I don't learn well from lectures. A concept that is easily digested in a few minutes while reading it and thinking it over in a book will be made to seem SOOOO HARD when a human being is explaining it to you. The social aspect of lectures gets in the way. They are designed to clarify the main point to neurotypicals, simultaneously obfuscating it for Aspies, at least in my case; I can easily extrapolate the info from reading a book or looking at an already worked out problem, running the steps through in my head and overanalyzing it until I understand how to use it and what it's for and how to do it. If I listen to a lecture then it will pop up in my head and disrupt my thoughts and distract me, and my long term memory will come at a disadvantage because of how long it will take to unlearn bad ideas and dysfunctional, faulty info.

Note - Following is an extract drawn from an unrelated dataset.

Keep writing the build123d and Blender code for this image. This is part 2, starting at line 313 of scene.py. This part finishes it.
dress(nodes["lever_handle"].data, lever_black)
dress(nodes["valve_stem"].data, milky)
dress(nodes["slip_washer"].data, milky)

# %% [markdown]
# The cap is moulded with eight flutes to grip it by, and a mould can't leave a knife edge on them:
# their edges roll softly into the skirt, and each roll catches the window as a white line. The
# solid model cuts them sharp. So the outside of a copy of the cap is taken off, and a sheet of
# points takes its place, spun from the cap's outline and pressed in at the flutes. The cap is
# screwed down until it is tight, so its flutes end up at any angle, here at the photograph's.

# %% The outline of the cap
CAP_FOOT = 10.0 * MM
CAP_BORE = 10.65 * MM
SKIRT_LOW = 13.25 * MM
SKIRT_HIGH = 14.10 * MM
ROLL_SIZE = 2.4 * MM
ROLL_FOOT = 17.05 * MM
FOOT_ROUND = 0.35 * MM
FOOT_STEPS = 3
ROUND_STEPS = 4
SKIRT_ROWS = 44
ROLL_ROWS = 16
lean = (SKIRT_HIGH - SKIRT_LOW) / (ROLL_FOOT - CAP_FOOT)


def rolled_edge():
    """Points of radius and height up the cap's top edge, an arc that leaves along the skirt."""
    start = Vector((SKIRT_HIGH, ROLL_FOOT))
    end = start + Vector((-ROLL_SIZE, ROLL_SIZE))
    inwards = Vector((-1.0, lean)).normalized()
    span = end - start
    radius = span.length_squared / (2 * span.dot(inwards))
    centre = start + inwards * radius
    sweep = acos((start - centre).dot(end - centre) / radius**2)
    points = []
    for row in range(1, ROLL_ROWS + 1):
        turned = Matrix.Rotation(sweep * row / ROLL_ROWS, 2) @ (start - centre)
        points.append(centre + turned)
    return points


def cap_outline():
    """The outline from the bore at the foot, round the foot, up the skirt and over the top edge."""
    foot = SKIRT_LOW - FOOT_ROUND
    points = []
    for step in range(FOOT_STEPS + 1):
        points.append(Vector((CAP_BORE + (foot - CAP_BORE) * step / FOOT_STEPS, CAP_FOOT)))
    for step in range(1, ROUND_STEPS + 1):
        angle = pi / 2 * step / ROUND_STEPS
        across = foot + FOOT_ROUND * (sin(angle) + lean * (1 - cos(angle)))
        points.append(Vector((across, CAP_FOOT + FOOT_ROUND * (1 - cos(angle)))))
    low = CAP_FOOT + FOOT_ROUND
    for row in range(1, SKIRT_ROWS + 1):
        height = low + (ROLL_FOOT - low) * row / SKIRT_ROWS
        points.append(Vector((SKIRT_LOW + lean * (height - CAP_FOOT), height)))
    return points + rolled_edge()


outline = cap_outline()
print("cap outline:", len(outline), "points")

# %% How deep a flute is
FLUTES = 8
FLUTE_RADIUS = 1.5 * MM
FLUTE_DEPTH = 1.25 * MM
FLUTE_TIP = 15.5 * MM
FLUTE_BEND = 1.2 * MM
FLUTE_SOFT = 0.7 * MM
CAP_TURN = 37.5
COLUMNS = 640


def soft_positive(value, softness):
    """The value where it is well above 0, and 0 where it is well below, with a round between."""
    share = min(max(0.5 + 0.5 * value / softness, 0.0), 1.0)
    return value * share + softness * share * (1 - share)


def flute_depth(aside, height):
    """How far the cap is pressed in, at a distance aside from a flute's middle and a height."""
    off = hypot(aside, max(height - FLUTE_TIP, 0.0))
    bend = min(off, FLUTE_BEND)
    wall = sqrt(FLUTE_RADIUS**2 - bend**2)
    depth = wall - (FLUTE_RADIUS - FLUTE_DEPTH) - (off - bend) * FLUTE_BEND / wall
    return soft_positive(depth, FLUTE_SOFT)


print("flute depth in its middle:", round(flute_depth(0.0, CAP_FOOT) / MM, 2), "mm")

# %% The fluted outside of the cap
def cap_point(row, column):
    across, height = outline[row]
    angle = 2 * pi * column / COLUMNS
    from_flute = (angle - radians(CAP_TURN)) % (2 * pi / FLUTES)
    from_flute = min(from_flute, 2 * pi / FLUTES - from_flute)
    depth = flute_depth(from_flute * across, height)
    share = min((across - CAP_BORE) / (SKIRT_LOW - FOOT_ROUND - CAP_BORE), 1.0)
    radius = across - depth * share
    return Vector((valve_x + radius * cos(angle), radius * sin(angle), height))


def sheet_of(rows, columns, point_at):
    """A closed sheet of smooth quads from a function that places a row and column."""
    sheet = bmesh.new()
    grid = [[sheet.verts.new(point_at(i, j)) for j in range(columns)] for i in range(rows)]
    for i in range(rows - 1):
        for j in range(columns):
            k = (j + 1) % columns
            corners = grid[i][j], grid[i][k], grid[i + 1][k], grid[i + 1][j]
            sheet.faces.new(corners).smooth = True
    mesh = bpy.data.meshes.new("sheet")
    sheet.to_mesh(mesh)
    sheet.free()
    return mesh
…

Speaking people does not encode well for me for math or science lectures. As a matter of fact I do not even see the point of giving lectures in such subjects. History can be fun to lecture about, but math, science... I naturally just figure it out on my own, when not pressured with other things on my mind. Lecturing only disrupts the deep thought process. I don't understand math in terms of English; I understand it visually, with the gaps in my limited spatial ability filled in by abstract logic (words and symbols are visual to me too; I am hyperfluent in English and have a photographic memory for words, but it takes a while to translate it into math and sometimes the way it is described in English doesn't translate well into my mind).
So anyway I was freaking out, especially with the counselors absent at a meeting (as USUAL) or something, so I did something that they thought was suicidal and they sent me to the nuthouse ER for two days. Then they told me they were going to withdraw me until I was 'stable', to which I said 'Good riddance!' since I had been wavering between dropping out and staying for the past month anyway. This was all two years ago, and since then I have studied way beyond what is taught at that school on my own.
I want to know, is there a way I can get credit for this, catch someone's eye and get a scholarship into a real school? Or skip straight to grad school? The entire thought of going through financial aid again and applying and registering and all that terrifies me, it's more stressful than school itself, how can you concentrate with that hanging over your head? Can I just invent stuff and make money that way to fund my ideas or will they just regard me as a fringe scientist if I don't go to a real school, or will I just not have enough money to patent stuff? I hate being around stupid people and condescending professors and having my thoughts and imagination disrupted and I am crying just remembering all of this and I am probably more talented at art and writing than I am at science anyway but I don't want to go to college for such easy subjects and I think science and math if done RIGHT is the highest form of art anyway, the other crap I only do as hobbies (I actually won a first place scholarship in an essay writing contest, but it was only $1000, I spent it on food and bills, and the website that showed it is deleted).